Library Hall, the large building left center, was built in 1871, and served as Longmont’s first school, town hall, library and community center. It was paid for and partly furnished by Mrs. Elizabeth Thompson, of New York, for whom the park, one block north, was named. Today it is an apartment house on Pratt St. The wood frame building has intersecting gable roofs, entry vestibule and a belltower. Fences surround it and the other wood frame residences nearby.

Colorado today boasts 267 libraries of all sizes across the state. But where was its first library? That’s what one CPR listener wondered. 

In 1859, there was a “circulating library” in Denver, according to History Colorado. But these setups were often commercial operations that did not last long.

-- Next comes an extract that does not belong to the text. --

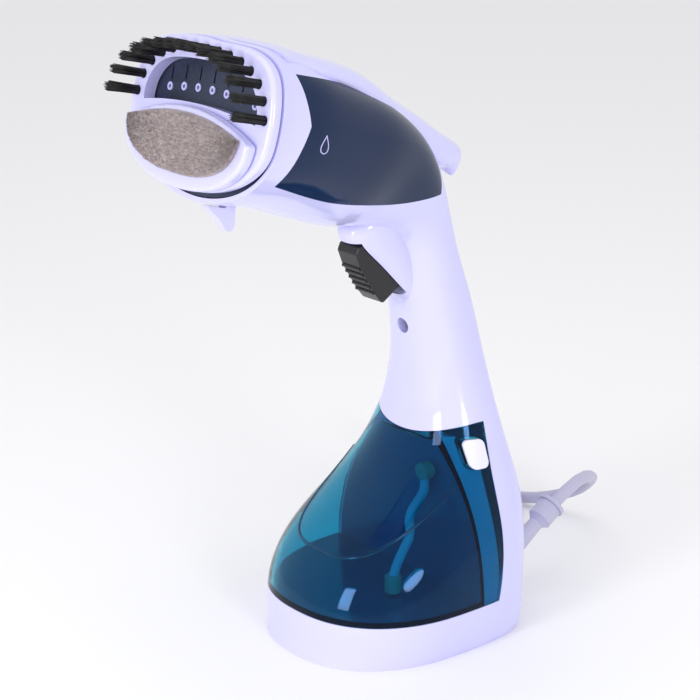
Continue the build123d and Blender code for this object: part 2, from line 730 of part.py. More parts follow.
def make_heater_cover():
    """Lid of the steam chamber with its water inlet."""
    with BuildPart() as heater_cover:
        add(head_slot(38, -16, 26, LID_FRONT, LID_REAR, 9))
        add(head_disc(0, 0, 3.2, LID_REAR, LID_REAR + 3))
        add(head_disc(0, 0, SPIGOT_RADIUS, LID_REAR + 3, LID_REAR + 7))
    return heater_cover.part


def head_disc(x, v, radius, s_front, s_rear):
    """Round part along the head's axis."""
    with BuildPart() as disc:
        with BuildSketch(head_plane(s_rear)):
            with Locations((x, v)):
                Circle(radius)
        extrude(amount=s_rear - s_front)
    return disc.part


def make_thermostat():
    """Bimetal thermostat on the chamber's lid."""
    with BuildPart() as thermostat:
        add(head_disc(18, 6, 8, LID_REAR, LID_REAR + 5))
        add(head_disc(18, 6, 5.5, LID_REAR + 5, LID_REAR + 10))
    return thermostat.part


def make_thermal_fuse():
    """One-shot fuse in its cup on the chamber's lid."""
    with BuildPart() as thermal_fuse:
        add(head_disc(*FUSE_PLACE, 4, LID_REAR, LID_REAR + FUSE_HEIGHT))
    return thermal_fuse.part


# ---------------------------------------------------------------- pull-off brush
BRUSH_REAR = HEAD_FRONT - SEAM_GAP
FRAME_LIFT = 4.0                 # the frame's lowest point is this much above the collar's
HOLDER_FRONT = -5.6
PAD_FRONT = -8.2
TUFT_RADIUS = 2.1
TUFT_LENGTH = 17.0
TUFT_ROOT_DEPTH = 2.0
TUFT_COUNT = 15
TUFT_RING = (45.2, 2.5, 31.0, 2.6)   # half width, height of its ends, rise, squareness
RING_STEPS = 360                 # fine steps along the ring, to measure distances on it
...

Courtesy of Longmont Museum.
Philanthropist Elizabeth Thompson played a key role in the establishment of Longmont.

For our purposes, though, we wanted to know about the first permanent structure to house a library. As it turns out, Longmont holds that honor, and according to History Colorado’s “Colorado Encyclopedia,” it established its library in 1871.

CPR spoke with Alyce DeSantis of the St. Vrain Historical Society in Longmont to find out how the city got its library. 

“Elizabeth Thompson, a widow from New York, heard about a settlement called the Chicago-Colorado Colony – the precursor to Longmont today,” DeSantis said.  “One of their founding principles was on temperance – abstaining from alcohol. That was really close to her belief system.”

So Thompson donated money to the fledgling colony, with part of the money earmarked to buy land for a public library. She even donated the library’s first books, an organ, and a bell that kept time in Longmont for decades.

Children in front of the Longmont Library Hall, 1896.
Longmont Museum archives
Children in front of the Longmont Library Hall, 1896.

DeSantis said the building became an important meeting place.

“Town board meetings were held there, debates, celebrations like weddings,” DeSantis said. “Church meetings as well, until the town’s members could build their own churches.”

Eventually, Longmont outgrew its first library. The two-story building was sold and turned into a private residence in 1898, according to the City of Longmont. Today it is now apartments.

But a town tradition remains from those early days.

When Thompson planned to visit what would become Longmont, town officials organized a Strawberry Festival in her honor, ordering a ton of strawberries to be delivered by train. The strawberries never arrived – but the festival went on. Today, it is now a fundraiser for the St. Vrain Historical Society.

At this year’s Strawberry Festival, attendees can expect more than 80 vendors selling antiques and collectibles as well as strawberry shortcakes for sale. The festival takes place May 18 and 19 at the Boulder County Fairgrounds.